Today's stage in the Tour of Langkawi saw the Linda McCartney Pro Cycling Team at the business end of the action all day, but not able to pull off the stage win they yearn for.
There were only 135kms separating Kuantun and Kuala Rompin today, with no climbs more significant than a bump in the road and a side/crosswind blowing the field towards their target along Malaysia's east coast. It was always going to be a quick day, and the race rocketed over the finish line the thick end of an hour ahead of schedule.
It was a day for the sprinters and David McKenzie was licking his lips at the opportunity of repeating his stage win in 1999's edition of this race. He let his comrades know that he was up to the task ahead, and it was time they swung into gear. The team didn't need asking twice and were revved up at the prospect of propelling their man at the tape, so they began the time-honoured game of manoeuvring for position. There must have been eight or nine teams with similar intentions, and the final 10kms became a bizarre speeded-up dance, as dozens of riders tried to take their places at the front of the field. They were travelling at over 60kmh and danger was never far away, as when David McKenzie found himself bumping across the gravel on the road's apron, but he blasted his way back on to solid black tarmacadam.
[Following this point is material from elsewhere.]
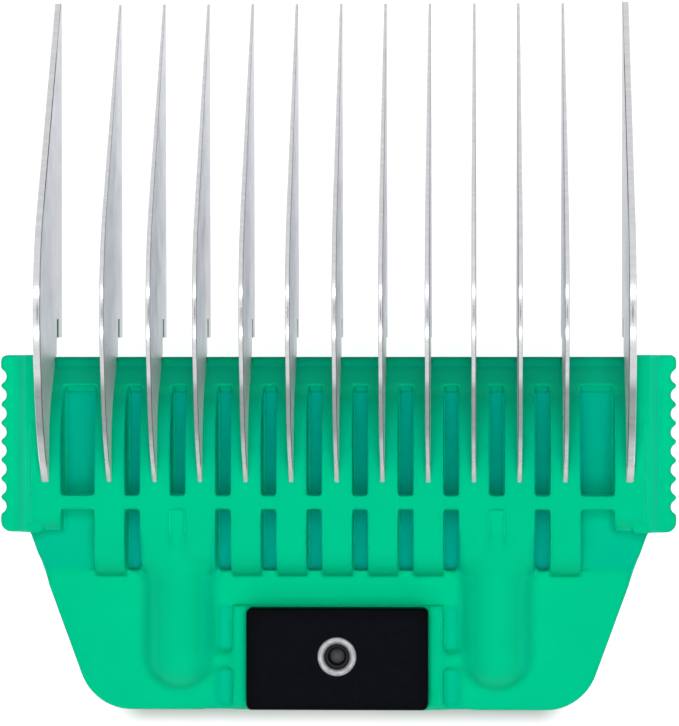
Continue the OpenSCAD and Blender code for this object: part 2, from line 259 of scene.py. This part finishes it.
def tine_steel():
    """The sheet steel of the tines: a painted dark reflection on the bevel beside the edge, painted shade low
    on the sides and on the edge near the root, painted light on the sides over the body, duller where it
    leaves the plastic.
    """
    material, tree, shader, base, facing, side = steel(
        "tine_steel", (0.69, 0.71, 0.755, 1.0), 0.44, 0.14, (0.25, 1.0, 4.0), 0.80)
    where = add(tree, "SeparateXYZ", {"Vector": place(tree)}).outputs

    def times(a, b):
        return add(tree, "Math", {0: a, 1: b}, operation="MULTIPLY").outputs[0]

    # painted reflection: a dark line on the bevel beside the edge, darkest on the outer tines from 42 to 58
    # mm and fainter over the body
    inward = remap(tree, where["X"], 12.0 * MM, 12.1 * MM, 1.0, -1.0)
    lean = times(facing, inward)
    painted_bevel_reflection = times(soft_step(tree, lean, 0.22, 0.40, 0.0, 1.0), soft_step(tree, lean, 0.80, 0.93, 1.0, 0.0))
    on_edge = remap(tree, side, 0.0, 1.0, 1.0, 0.0)

    def along(low, high, out_low, out_high):
        return soft_step(tree, where["Y"], REAR + low * MM, REAR + high * MM, out_low, out_high)

    outermost = remap(tree, add(tree, "Math", {0: where["X"]}, operation="ABSOLUTE").outputs[0],
                      24.0 * MM, 24.1 * MM, 0.0, 1.0)
    wedge = times(outermost, times(along(42.0, 44.5, 0.0, 1.0), along(55.5, 58.0, 1.0, 0.0)))
    over_body = along(28.5, 32.5, 1.0, 0.0)
    bevel_reflection_level = times(mix_float(tree, wedge, 0.38, 0.10), mix_float(tree, over_body, 1.0, 0.5))
    # painted shade and painted green reflection: the edge is darker and greener near the root
    painted_root_shade = times(along(27.4, 29.0, 1.0, 0.0), along(22.6, 24.6, 0.35, 1.0))
    # painted shade: the sides are darker low down and lighter high up, and painted light makes them lighter
    # over the body
    painted_depth_shade = remap(tree, where["Z"], 2.0 * MM, 17.0 * MM, 0.77, 1.16)
    painted_depth_shade = times(painted_depth_shade, mix_float(tree, outermost, 1.12, 1.0))
    face = mix_float(tree, over_body, painted_depth_shade, along(25.0, 29.0, 1.30, 1.02))
    level = times(mix_float(tree, painted_bevel_reflection, 1.0, bevel_reflection_level), mix_float(tree, times(painted_root_shade, on_edge), 1.0, 0.52))
    base = add(tree, "VectorMath", {0: base, "Scale": times(level, mix_float(tree, side, 1.0, face))},
               operation="SCALE").outputs[0]
    # painted light: the sides over the green body are warmer
    base = mix_colour(tree, times(side, over_body), base,
                      mix_colour(tree, 1.0, base, (1.02, 0.955, 0.915, 1.0), "MULTIPLY"))
    base = mix_colour(tree, times(painted_root_shade, on_edge), base,
                      mix_colour(tree, 1.0, base, (0.95, 1.04, 1.01, 1.0), "MULTIPLY"))
    # painted reflection: the edge of the heel is a flat grey, and it is not metallic
    heel = times(along(20.5, 21.9, 1.0, 0.0), on_edge)
    base = mix_colour(tree, heel, base, (0.54, 0.53, 0.53, 1.0))
    tree.links.new(base, shader.inputs["Base Color"])
    dull = times(side, times(over_body, along(24.0, 28.5, 0.95, 0.80)))
    dull = add(tree, "Math", {0: dull, 1: times(heel, 0.95)}, operation="MAXIMUM").outputs[0]
    tree.links.new(mix_float(tree, dull, 1.0, 0.0), shader.inputs["Metallic"])
    return material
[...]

Keeping his steed upright, the team's favoured sprinter took his place in his team-mates' wheel tracks as the flying multi-coloured event approached it's denouement. Suddenly, the cruellest of fates struck him down, as the fickle finger of fate once again pointed at the Linda McCartney riders.
"I must have picked up a sharp flint when I took my trip through the dirt," said a disappointed McKenzie at the finish. "There was a big bang and my back wheel was as flat as you like. How's that."
At only 2kms to the line, their chance looked to have blown away on the air fast escaping the flaccid tyre. But quick thinking Waterford boy Ciaran Power picked up the baton without a moment's hesitation, and took the responsibility across his slender shoulders. Bravely, he tussled with some of the world's quickest and fearless sprinters to land yet another top-10 finish for the squad. He finished a fine 8th.
He didn't quite have the power to carry himself around one of cycling's most notorious fastmen, Ivan "The Terrible" Quarranta of Italy. The conqueror of no lesser being than Super Mario Cipollini on two occasions at last year's Giro d'Italia took the stage.
Tomorrow's stage is not one that the survivors have been relishing. After an hour's drive along the hot, dusty highway, they will spill out of the team vehicles to tackle an astonishing 244kms of undulating Malaysian roads. The field will get out of the bed on the east coast and retire on the west.